Whilst the FCA is likely to accept that firms faced with sudden and extreme events will need a short time in the initial phase to react to them, they will be unlikely to accept COVID-19 as a defence to a firm's failure to comply with their regulatory obligations or the criminal law. Firms' performance and alleged failings may be judged several years hence. Experience suggests that during times of extreme market volatility and dislocation there can also be enhanced regulatory scrutiny of issues such as fund liquidity, CASS compliance, complaints handling, and trading practices such as the marking of books, market abuse and insider dealing. It is vitally important that firms' operational controls over key risk areas like these continue to operate robustly (and that can be evidenced if required).

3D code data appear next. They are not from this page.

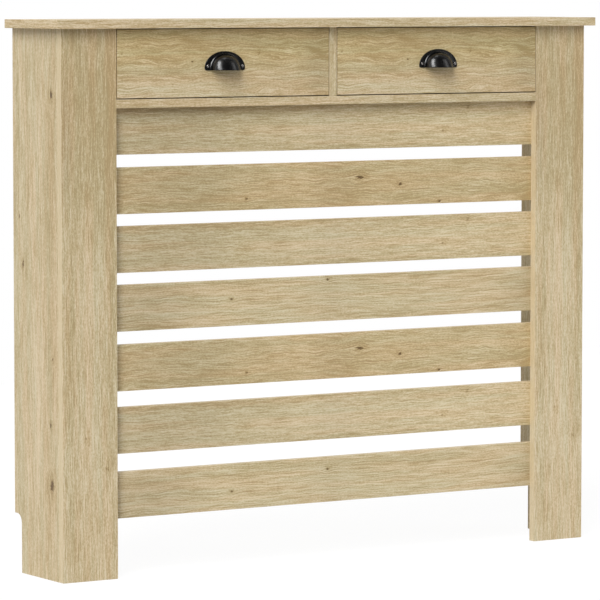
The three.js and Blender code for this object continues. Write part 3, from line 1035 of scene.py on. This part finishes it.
# darkest and lightest colour, size of the grain along and across it in mm, roughness, bump height in mm
plainSettings = {
    "drawerBoard": {"dark": (0.60, 0.50, 0.325), "light": (0.70, 0.61, 0.43),
                    "grain": (160, 5.0), "rough": 0.62, "bump": 0.05},
    "hardboard": {"dark": (0.36, 0.235, 0.12), "light": (0.52, 0.37, 0.21),
                  "grain": (3.0, 3.0), "rough": 0.55, "bump": 0.04},
    "guideStrip": {"dark": (0.55, 0.43, 0.26), "light": (0.66, 0.54, 0.35),
                   "grain": (120, 2.2), "rough": 0.6, "bump": 0.05},
    "blockPlastic": {"dark": (0.37, 0.225, 0.10), "light": (0.46, 0.29, 0.145),
                     "grain": (9.0, 9.0), "rough": 0.42, "bump": 0.03},
    # for all of them
    "streak": {"share": 0.7, "roughness": 0.6},
    "mottle": {"share": 0.5, "scale": 0.17},
    "darker": 0.1,
    "limits": (0.3, 0.7),  # tones that have the darkest and the lightest colour
    "roughened": 0.12,
    "bumpStrength": 0.4,
    "shine": 0.4,
}

bracketSettings = {
    "colour": (0.52, 0.53, 0.53),
    "darkest": 0.78,
    "limits": (0.2, 0.8),
    "spangle": 260.0,  # scales of the patterns, per metre
    "scratches": (1500, 1500, 90),
    "spangleMix": (0.33, 0.33, 0.34),
    "share": 0.5,  # how much the spangle and the scratches count
    "roughness": 0.26,
    "roughened": 0.2,
    "bump": (0.15, 0.1 * mm),
}


def plainMaterial(name, axis):
    # plain boards and plastic: streaks along the grain over a soft mottle; axis is the grain's, if it has one
    setting, streaks, mottles = plainSettings[name], plainSettings["streak"], plainSettings["mottle"]
    material, wire, shader = newMaterial(name + axis)
    place = wire.node("TexCoord", output="Object")
    along, across = setting["grain"]
    scaled = place.vector("DIVIDE", tuple((along if letter == axis else across) * mm for letter in "XYZ"))
    streak = scaled.mottle(1.0, 3, streaks["roughness"])
    mottle = scaled.mottle(mottles["scale"], 2)
    tone = streak * streaks["share"] + mottle * mottles["share"] - plainSettings["darker"]
    colour = tone.ramp(list(zip(plainSettings["limits"], (setting["dark"], setting["light"]))))
    rough = streak * plainSettings["roughened"] + setting["rough"]
    connect(shader, {"Base Color": colour, "Roughness": rough, "Specular IOR Level": plainSettings["shine"],
                     "Normal": streak.bump(plainSettings["bumpStrength"], setting["bump"] * mm)})
    return material


def bracketMaterial():
    # zinc plated sheet: soft spangle and fine scratches along its length
    material, wire, shader = newMaterial("bracketZinc")
    place = wire.node("TexCoord", output="Object")
    cells = {"Vector": place, "Scale": bracketSettings["spangle"]}
    spangle = place.node("TexVoronoi", {"feature": "F1"}, cells, "Color").dot(bracketSettings["spangleMix"])
    scratch = place.vector("MULTIPLY", bracketSettings["scratches"]).mottle(1.0, 2)
    tone = spangle * bracketSettings["share"] + scratch * bracketSettings["share"]
    light = bracketSettings["colour"]
    dark = tuple(channel * bracketSettings["darkest"] for channel in light)
    connect(shader, {"Base Color": tone.ramp(list(zip(bracketSettings["limits"], (dark, light)))),
                     "Metallic": 1.0,
                     "Roughness": tone * bracketSettings["roughened"] + bracketSettings["roughness"],
                     "Normal": scratch.bump(*bracketSettings["bump"])})
    return material


boardX = plainMaterial("drawerBoard", "X")
boardY = plainMaterial("drawerBoard", "Y")
guideStrip = plainMaterial("guideStrip", "Y")
bracketZinc = bracketMaterial()
blockPlastic = plainMaterial("blockPlastic", "Z")
hardboard = plainMaterial("hardboard", "")

# material by what follows the side in the node's name
otherFinishes = {
    "_drawer_guide": guideStrip,
    "_wall_bracket": bracketZinc,
    "_drawer_left_side": boardY,
    "_drawer_right_side": boardY,
    "_drawer_back": boardX,
    "_drawer_bottom": hardboard,
    "_top_front_block": blockPlastic,
    "_top_rear_block": blockPlastic,
    "_shelf_block": blockPlastic,
}
for side in ("left", "right"):
    for rest, material in otherFinishes.items():
        dress(side + rest, material)
print("other pieces dressed:", 2 * len(otherFinishes))
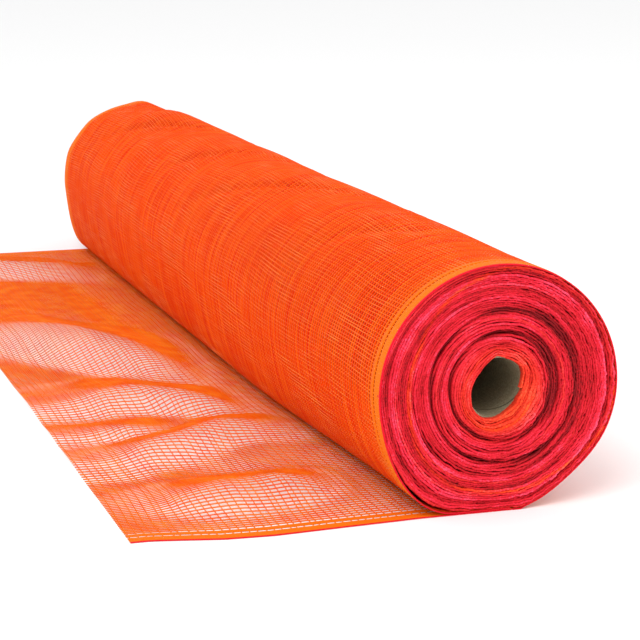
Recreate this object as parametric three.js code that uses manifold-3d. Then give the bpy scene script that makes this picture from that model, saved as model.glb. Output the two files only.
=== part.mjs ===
// A roll of knitted debris netting on a paper tube, lying on its side on a floor,
// with its free end paid out flat beside it. Millimetres, +Z up. The roll lies along Y,
// the free end points to -X, and the origin is on the floor under the middle of the roll.
import * as THREE from 'three';
import { mergeVertices } from 'three/addons/utils/BufferGeometryUtils.js';
import Module from 'manifold-3d';

const wasm = await Module();
wasm.setup();

// Driving dimensions
const netWidth = 1000; // from selvedge to selvedge, which is the length of the roll
const rollRadius = 78.5;
const restSag = 1.6; // how far the soft roll is pressed flat by its own weight
const rimRound = 3; // the softly rounded rim of the wound net
const netThickness = 0.8;
const tubeBore = 38;
const tubeWall = 2;
const tubeRecess = 6; // the tube stops this far inside each end of the wound net
const seatClearance = 0.3; // between the tube and the first turn of net
const tailReach = 230; // from the roll's axis to the cut end of the net
const turnPitch = 7; // between the gaps that show where the winding tension changed
const turnGapWidth = 1.2;
const turnGapDepth = 4;

// The last turn hangs slack on the side of the free end, less so at the near end of the roll.
// It leaves the round at this angle from +X, runs straight down at first, and bellies out
// before it lands on the net that lies under the roll. Lengths are from the roll's axis.
const slackStart = 186;
const slackLead = 36;
const slackLanding = 46;
const slackBelly = 21;
const tightLanding = 22;
const tightBelly = 30;
const slackAtNearEnd = 0.25; // share of the full slack
const slackGrowth = 350; // from the near end to where the slack is full

// Waves in the paid-out net: where the crest meets the roll side and the cut end,
// measured along Y from the near selvedge, then its height and the run of its two slopes.
const waves = [
  { rollSide: 96, cutEnd: 88, height: 9, nearRun: 66, farRun: 42 },
  { rollSide: 178, cutEnd: 192, height: 7, nearRun: 50, farRun: 44 },
  { rollSide: 318, cutEnd: 268, height: 9, nearRun: 84, farRun: 52 },
  { rollSide: 398, cutEnd: 358, height: 8, nearRun: 72, farRun: 64 },
  { rollSide: 478, cutEnd: 640, height: 14, nearRun: 150, farRun: 120 },
  { rollSide: 860, cutEnd: 975, height: 8, nearRun: 100, farRun: 24 },
];
const waveFadeStart = 58; // from the axis, where the roll's weight stops pressing the net flat
const waveFadeRun = 60;
const cutEndRun = 80; // over which the waves die down towards the cut end
const cutEndShare = 0.25; // of their height that is left there

// Facets
const roundSteps = 64;
const rimSteps = 4;
const stepsPerTurn = 36;
const tailCells = [9, 50];
const slackCells = [16, 16];

const axisHeight = rollRadius - restSag;
const tubeRadius = tubeBore / 2 + tubeWall;
const netBoreRadius = tubeRadius + seatClearance;
const halfWidth = netWidth / 2;
const pressedHalfWidth = Math.sqrt(rollRadius ** 2 - axisHeight ** 2);

// Solids and meshes
function solid(geometry) {
  const bare = geometry.clone();
  bare.deleteAttribute('normal');
  bare.deleteAttribute('uv');
  const merged = mergeVertices(bare, 1e-4);
  return new wasm.Manifold(new wasm.Mesh({
    numProp: 3,
    vertProperties: new Float32Array(merged.attributes.position.array),
    triVerts: new Uint32Array(merged.index.array),
  }));
}

function geometryOf(manifold) {
  const mesh = manifold.getMesh();
  const geometry = new THREE.BufferGeometry();
  geometry.setAttribute('position', new THREE.BufferAttribute(new Float32Array(mesh.vertProperties), 3));
  geometry.setIndex(new THREE.BufferAttribute(new Uint32Array(mesh.triVerts), 1));
  geometry.computeVertexNormals();
  return geometry;
}

// A ring about the roll's axis, whose outer rims may be rounded
function ring(innerRadius, outerRadius, length, round) {
  const half = length / 2;
  const rim = round > 0
    ? Array.from({ length: rimSteps + 1 }, (_, i) => {
      const turn = (i / rimSteps) * Math.PI / 2;
      return new THREE.Vector2(
        outerRadius - round * (1 - Math.sin(turn)),
        half - round * (1 - Math.cos(turn)),
      );
    })
    : [new THREE.Vector2(outerRadius, half)];
  const profile = [
    new THREE.Vector2(innerRadius, -half),
    ...rim.map((point) => new THREE.Vector2(point.x, -point.y)),
    ...rim.reverse(),
    new THREE.Vector2(innerRadius, half),
    new THREE.Vector2(innerRadius, -half),
  ];
  return new THREE.LatheGeometry(profile, roundSteps).translate(0, 0, axisHeight);
}

// A sheet of net as a closed solid. place gives x and z for a share of the way across it,
// a place along the roll, and 0 for its inner or lower face or 1 for its outer or upper one.
function sheet([cellsAcross, cellsAlong], length, place) {
  const geometry = new THREE.BoxGeometry(1, length, 1, cellsAcross, cellsAlong, 1);
  const position = geometry.attributes.position;
  for (let i = 0; i < position.count; i++) {
    const y = position.getY(i);
    const [x, z] = place(position.getX(i) + 0.5, y, Math.round(position.getZ(i) + 0.5));
    position.setXYZ(i, x, y, z);
  }
  return solid(geometry);
}

// The gap between turns as it shows on an end: a narrow spiral from the tube out to the rim
function turnGap(endY) {
  const firstRadius = netBoreRadius + turnPitch / 2;
  const lastRadius = rollRadius - rimRound - turnPitch / 2;
  const turns = (lastRadius - firstRadius) / turnPitch;
  const steps = Math.round(turns * stepsPerTurn);
  const side = (offset) => Array.from({ length: steps + 1 }, (_, i) => {
    const share = i / steps;
    const radius = firstRadius + share * (lastRadius - firstRadius) + offset;
    const angle = share * turns * 2 * Math.PI;
    return new THREE.Vector2(radius * Math.cos(angle), radius * Math.sin(angle));
  });
  const outline = new THREE.Shape([...side(turnGapWidth / 2), ...side(-turnGapWidth / 2).reverse()]);
  const cut = new THREE.ExtrudeGeometry(outline, { depth: 2 * turnGapDepth, bevelEnabled: false });
  return solid(cut.rotateX(Math.PI / 2).translate(0, endY + turnGapDepth, axisHeight));
}

// The slack last turn, from under the roll out to its landing and up to where it joins the round
function slackTurn() {
  const start = THREE.MathUtils.degToRad(slackStart);
  const outward = new THREE.Vector2(Math.cos(start), Math.sin(start));
  const downward = new THREE.Vector2(-outward.y, outward.x);
  const flatShare = 0.25;
  return sheet(slackCells, netWidth - 2 * rimRound, (share, y, side) => {
    const grown = THREE.MathUtils.smoothstep(y + halfWidth, 0, slackGrowth);
    const slack = THREE.MathUtils.lerp(slackAtNearEnd, 1, grown);
    const depth = (1 - side) * netThickness;
    const landing = new THREE.Vector2(
      -THREE.MathUtils.lerp(tightLanding, slackLanding, slack),
      netThickness + depth,
    );
    if (share < flatShare) {
      const hidden = -pressedHalfWidth / 2;
      return [THREE.MathUtils.lerp(hidden, landing.x, share / flatShare), landing.y];
    }
    const belly = landing.clone();
    belly.x -= THREE.MathUtils.lerp(tightBelly, slackBelly, slack) - depth;
    const from = outward.clone().multiplyScalar(rollRadius - depth);
    from.y += axisHeight;
    const lead = from.clone().addScaledVector(downward, slackLead);
    const curve = new THREE.CubicBezierCurve(landing, belly, lead, from);
    const point = curve.getPoint((share - flatShare) / (1 - flatShare));
    return [point.x, point.y];
  });
}

// How high the paid-out net stands off the floor at a place on it
function waveHeight(x, y) {
  const outward = THREE.MathUtils.clamp(-x / tailReach, 0, 1);
  const loose = THREE.MathUtils.smoothstep(-x, waveFadeStart, waveFadeStart + waveFadeRun);
  const fromCutEnd = THREE.MathUtils.smoothstep(x + tailReach, 0, cutEndRun);
  let height = 0;
  for (const wave of waves) {
    const crest = THREE.MathUtils.lerp(wave.rollSide, wave.cutEnd, outward) - halfWidth;
    const run = y < crest ? wave.nearRun : wave.farRun;
    const share = Math.min(1, Math.abs(y - crest) / run);
    height = Math.max(height, wave.height * Math.cos(share * Math.PI / 2) ** 2);
  }
  return height * loose * THREE.MathUtils.lerp(cutEndShare, 1, fromCutEnd);
}

// The paid-out net, from the cut end to under the roll
function tail() {
  return sheet(tailCells, netWidth, (share, y, side) => {
    const x = THREE.MathUtils.lerp(-tailReach, pressedHalfWidth / 2, share);
    return [x, waveHeight(x, y) + side * netThickness];
  });
}

function woundNet() {
  const belowFloor = new THREE.BoxGeometry(4 * rollRadius, 2 * netWidth, rollRadius)
    .translate(0, 0, -rollRadius / 2);
  return solid(ring(netBoreRadius, rollRadius, netWidth, rimRound))
    .subtract(turnGap(-halfWidth))
    .subtract(turnGap(halfWidth))
    .subtract(solid(belowFloor))
    .add(slackTurn())
    .add(tail());
}

// The two pieces
const netMaterial = new THREE.MeshStandardMaterial({ color: 0xff5a16, roughness: 0.6, metalness: 0 });
const paperMaterial = new THREE.MeshStandardMaterial({ color: 0x9a8a6c, roughness: 0.9, metalness: 0 });

const net = new THREE.Mesh(geometryOf(woundNet()), netMaterial);
net.name = 'debris_net';

const tube = new THREE.Mesh(ring(tubeBore / 2, tubeRadius, netWidth - 2 * tubeRecess, 0), paperMaterial);
tube.name = 'paper_tube';

const roll = new THREE.Group();
roll.add(net, tube);

export default roll;
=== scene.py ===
# %% [markdown]
# # A roll of debris netting
# This lesson dresses a simple solid model as a roll of orange knitted netting, of the kind that
# is tied to scaffolding to catch falling rubble. The real net is one long sheet, a metre wide,
# wound on a paper tube. Its free end lies on the floor, runs under the roll and becomes the
# outermost turn. A picture of a mesh on a smooth cylinder would look right from one place only,
# so here every thread is a rod of its own, and all rods are laid along the path of the net.

# %% Load the solid model
import math

import bpy
import numpy as np
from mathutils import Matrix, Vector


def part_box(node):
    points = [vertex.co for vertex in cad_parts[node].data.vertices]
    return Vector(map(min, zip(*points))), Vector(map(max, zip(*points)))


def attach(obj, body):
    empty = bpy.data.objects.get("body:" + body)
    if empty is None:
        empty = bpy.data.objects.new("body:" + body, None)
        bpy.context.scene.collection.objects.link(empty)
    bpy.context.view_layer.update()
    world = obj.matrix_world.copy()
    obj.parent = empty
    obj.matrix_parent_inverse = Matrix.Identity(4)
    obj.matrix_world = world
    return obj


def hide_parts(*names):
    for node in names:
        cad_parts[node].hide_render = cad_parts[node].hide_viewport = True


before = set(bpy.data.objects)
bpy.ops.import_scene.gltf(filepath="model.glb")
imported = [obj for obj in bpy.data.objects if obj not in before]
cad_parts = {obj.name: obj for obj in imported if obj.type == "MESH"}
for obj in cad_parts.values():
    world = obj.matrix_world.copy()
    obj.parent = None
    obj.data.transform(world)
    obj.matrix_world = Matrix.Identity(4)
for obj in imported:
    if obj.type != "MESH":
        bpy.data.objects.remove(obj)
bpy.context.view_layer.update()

# %% [markdown]
# ## Camera
# The view is along the roll from beside its free end, a little above it, through a long lens, so
# that the near end shows as a disc and the far end is much smaller. The place, the angles and
# the lens come from fitting the outline of the disc and the long edges of the roll. A camera set
# by eye would be quicker, but then every later piece would be slightly off as well.

# %% Camera
MM = 0.001
camera_place = (-482.7, -1649.6, 381.4)  # mm
camera_down = 11.86  # degrees below level
camera_turn = -17.72  # degrees from looking along the roll
camera_lens = 118.125  # mm, on the usual 36 mm sensor
far_clip = 50  # metres

bpy.ops.object.camera_add(
    location=[x * MM for x in camera_place],
    rotation=(math.radians(90 - camera_down), 0, math.radians(camera_turn)),
)
camera = bpy.context.object
camera.name = "camera"
camera.data.lens = camera_lens
camera.data.clip_end = far_clip
bpy.context.scene.camera = camera
bpy.context.scene.view_settings.view_transform = "Standard"
print("camera stands at", tuple(camera.location))

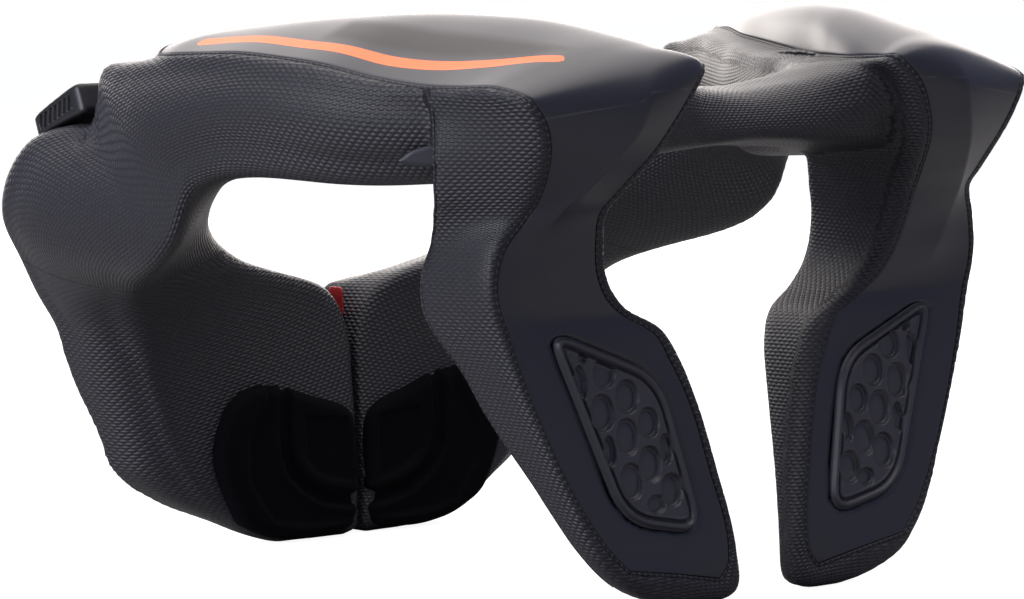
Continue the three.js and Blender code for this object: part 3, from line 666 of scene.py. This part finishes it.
def foam_pattern(points, normals, edges):
    """Pattern coordinates of the foam's points in millimetres, and 1 where they run smoothly, falling
    to 0 at a seam. Cells lie along the sweep on the collar, round the section on chest and legs."""
    collar = collar_loops()
    place_c, _, found_c = direction_surface(collar).nearest(points)
    place_l, _, found_l = direction_surface(leg_loops()).nearest(points)
    on_leg = np.linalg.norm(points - place_l, axis=1) < np.linalg.norm(points - place_c, axis=1)
    steps = (len(collar) - 1) / len(COLLAR)
    crease = (column(COLLAR, COLLAR_COLUMNS, "at").index(CREASE_ROW) + 1) * steps
    on_chest = ~on_leg & (found_c["row"][:, 0] > crease)
    long_way = np.where(on_chest[:, None], found_c["around"], found_c["along"])
    long_way = np.where(on_leg[:, None], found_l["around"], long_way)
    long_way = unit(long_way - np.sum(long_way * normals, 1)[:, None] * normals)
    cross_way = np.cross(normals, long_way)
    chart = on_leg * 2 + on_chest
    turn = np.where(on_leg, found_l["turn"][:, 0], found_c["turn"][:, 0])
    first, second = edges.T
    torn = (chart[first] != chart[second]) | (np.abs(turn[first] - turn[second]) > 0.5)
    weights = np.where(torn, 0.0, 1.0)
    plain = np.ones(len(points))
    plain[edges[torn].ravel()] = 0
    values = [unrolled(points, edges, way, weights) for way in (long_way, cross_way)]
    count = len(points)
    for _ in range(PLAIN_SMOOTHING):
        total = np.bincount(first, plain[second], count) + np.bincount(second, plain[first], count)
        plain = total / np.maximum(np.bincount(edges.ravel(), minlength=count), 1)
    return np.column_stack([*values, plain])


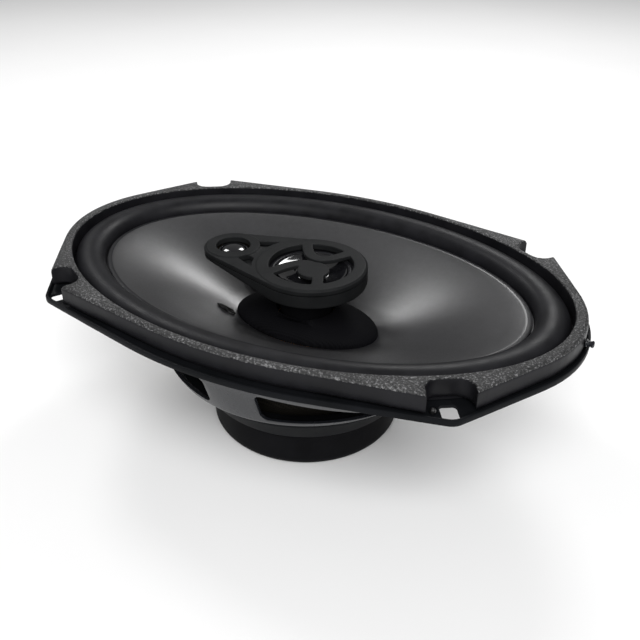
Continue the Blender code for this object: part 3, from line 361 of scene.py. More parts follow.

  • Succession plan for significant influence functions: Key governance and senior management roles within the firm should be identified. This should include members of the board, management, key risk takers, compliance and IT support. In the case of asset managers, key portfolio managers should be identified. Deputies for each of these key individuals should be nominated and hand-over procedures and notes prepared to mitigate against the risk of illness making such individuals unavailable. The FCA rules permit the temporary appointment, for up to 12 weeks, of a substitute person for significant influence functions before FCA approved person status is sought.
  • Aftermath: In the aftermath of COVID-19, the board should assess how the firm has navigated the crisis and what lessons can be learnt. Times of crisis are an opportunity for the board and management to demonstrate robust corporate governance.